First, phrases like those in all of Sobin's examples can move as a single constituent. Corresponding to (1) is (6); (4) and (5) correspond to (2); and (7) corresponds to (3):

(6) On what account during the holidays did you say that you will write a paper?
(4 and 5 correspond to 2)
(7) How many times over Christmas did you say that you ate too much turkey? (Answer: I said that I ate too much turkey three times over Christmas.)

Second, and most tellingly, adverbial expressions that can be adjoined to TP (on standard assumptions, since they appear between the complementizer that and the subject) but cannot form single constituents with a negative expression are incompatible with negative inversion in their pre-subject position:

(8) He bragged that with a quill pen he could write a paper.
(9) I promise that on no account will I write a paper with a quill pen.
(10) *I promise that on no account with a quill pen will I write a paper.
(11)*On what account with a quill pen will you write a paper?
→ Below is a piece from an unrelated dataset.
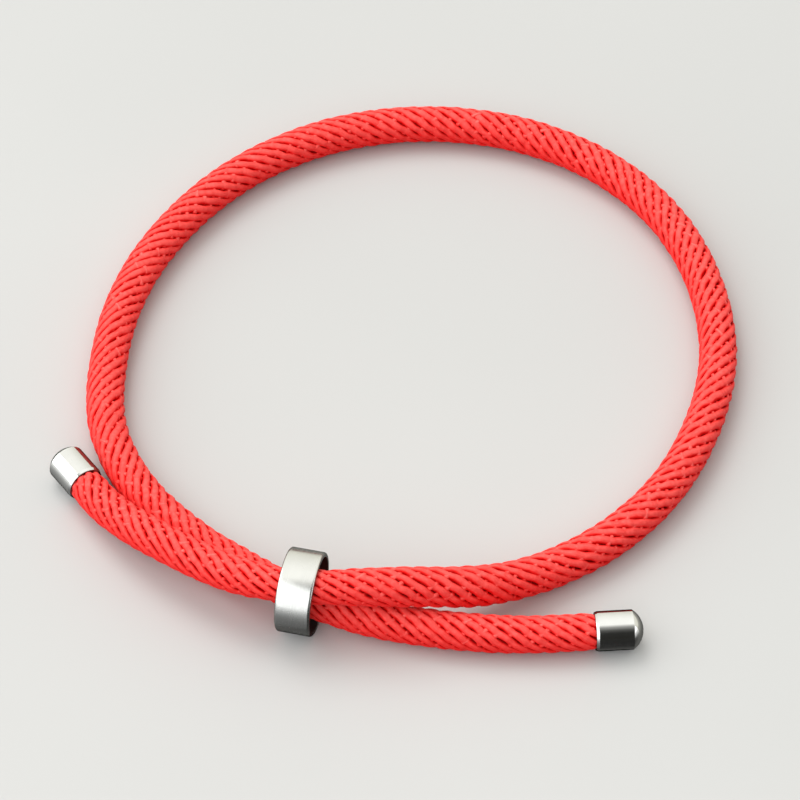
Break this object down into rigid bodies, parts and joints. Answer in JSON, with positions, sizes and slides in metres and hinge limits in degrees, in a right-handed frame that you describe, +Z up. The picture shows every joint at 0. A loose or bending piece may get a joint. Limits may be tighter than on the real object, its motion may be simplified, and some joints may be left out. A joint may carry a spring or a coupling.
{
  "type": "string bracelet",
  "caption": "Adjustable string bracelet: a round woven red cord whose stretches cross inside a steel slider ring and end in polished steel caps, lying open on a flat surface.",
  "frame": {"origin": "centre of the footprint's bounding box, on the surface that the bracelet lies on", "axes": "+Z up from the surface; seen from the picture's side, +X to the right and +Y away from the viewer, with the slider ring and both tails at the -Y side of the loop"},
  "size_m": [0.0699, 0.0749, 0.0083],
  "materials": {
    "cord_yarn": "matt red polyester yarn, woven into thick slanting ribs held by fine crossing threads",
    "polished_steel": "mirror-polished stainless steel with hairline wear",
    "satin_steel": "polished stainless steel, slightly satin, with hairline wear round the ring"
  },
  "bodies": {
    "root": {"cord": "cord_yarn", "end_cap_left": "polished_steel", "end_cap_right": "polished_steel", "slider_ring": "satin_steel"}
  },
  "joints": []
}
Note that they cannot be fronted with wh-phrases, either (11). More examples follow, in the same order in each set:

(12) I said that over Christmas I would eat only one type of turkey.
(13) I said that only one type of turkey would I eat over Christmas.
(14) *I said that only one type of turkey over Christmas would I eat.
(15) *What type of turkey over Christmas will you eat?

(16) I said that on Friday I could not find a word about Smith's negativity.
(17) Not a word could I find on Friday about Smith's negativity. (found on web)
(18) *Not a word on Friday could I find about Smith's negativity.
(19) *How many words on Friday could you find?

(20) She said that in front of her house she will not plant any trees.
(21) Under no circumstances will she plant trees in front of her house.
(22) *Under no circumstances in front of her house will she plant trees.
(23) *Under what circumstances in front of her house will she plant trees?

(24) I promise that on that topic I will never write a paper.
(25) I promise that on no account will I write a paper on that topic.
(26) *I promise that on no account on that topic will I write a paper.
(27) *On what account on that topic will you write a paper?

(28) I said that on Friday I remembered to bring a penny.
(29) Not a penny did I remember to bring. (Sobin's ex 2, from a reviewer)
(30) *Not a penny on Friday did I remember to bring.
(31) *Which penny on Friday did you remember to bring?

This is surprising on Sobin's account: any adverbial that can adjoin to TP should be able to appear between a fronted negative expression and the auxiliary in T.

Finally, sentence (1) gets worse when "on no account" is changed to "on no one's account"; the corresponding wh-phrase gets worse in the same way:

(32) I promise that on no one's account will I write a paper during the holidays.
(33) *I promise that on no one's account during the holidays will I write a paper.
(34) *On whose account during the holidays will you write a paper?

This seems to be because "on what account during the holidays" makes sense as a semantic unit, but "on whose account during the holidays" does not. In Sobin's three examples (1-3), the negative expression plus the adverbial together are a single unit quantifying over time intervals. This could not be the case in any of the examples I have provided, and so the negative expression and the adverbial cannot be a single constituent.

I conclude that Sobin's very limited examples all involve a single constituent before the auxiliary. Therefore, none of Sobin's conclusions regarding negative inversion follow. Material before the auxiliary is (and must be) a single constituent, and probably occupies the specifier of whatever projection the auxiliary is the head of. There is no reason to think that the subject is not in its normal position. (One final note: while I am claiming this is true for negative inversion and for the examples of wh-questions given here, it is probably not true for all cases of a wh-phrase followed by some kind of adverbial and then the inverted auxiliary. Haegeman 2000 gives some examples of wh-questions that have this form but where the adverbial is probably not part of a constituent with the wh-phrase. Additionally, a wh-phrase can be followed by a negative constituent, which is then followed by the auxiliary; see Maekawa 2006.)

References

Haegeman, Liliane (2000). Inversion, Non-Adjacent Inversion, and Adjuncts in CP. Transactions of the Philological Society 98: 121-160.

Haegeman, Liliane and Jacqueline Gueron (1999). English Grammar. Oxford: Blackwell.

Maekawa, Takafumi (2006). Configurational and Linearization-Based Approaches to Negative Inversion. In O. Bonami and P. Cabredo Hofherr (eds.), Empirical Issues in Syntax and Semantics 6, pp.227-247. (available at http://www.cssp.cnrs.fr/eiss6/maekawa-eiss6.pdf)

Sobin, Nicholas (2003). Negative Inversion as Nonmovement. Syntax 6: 183-212.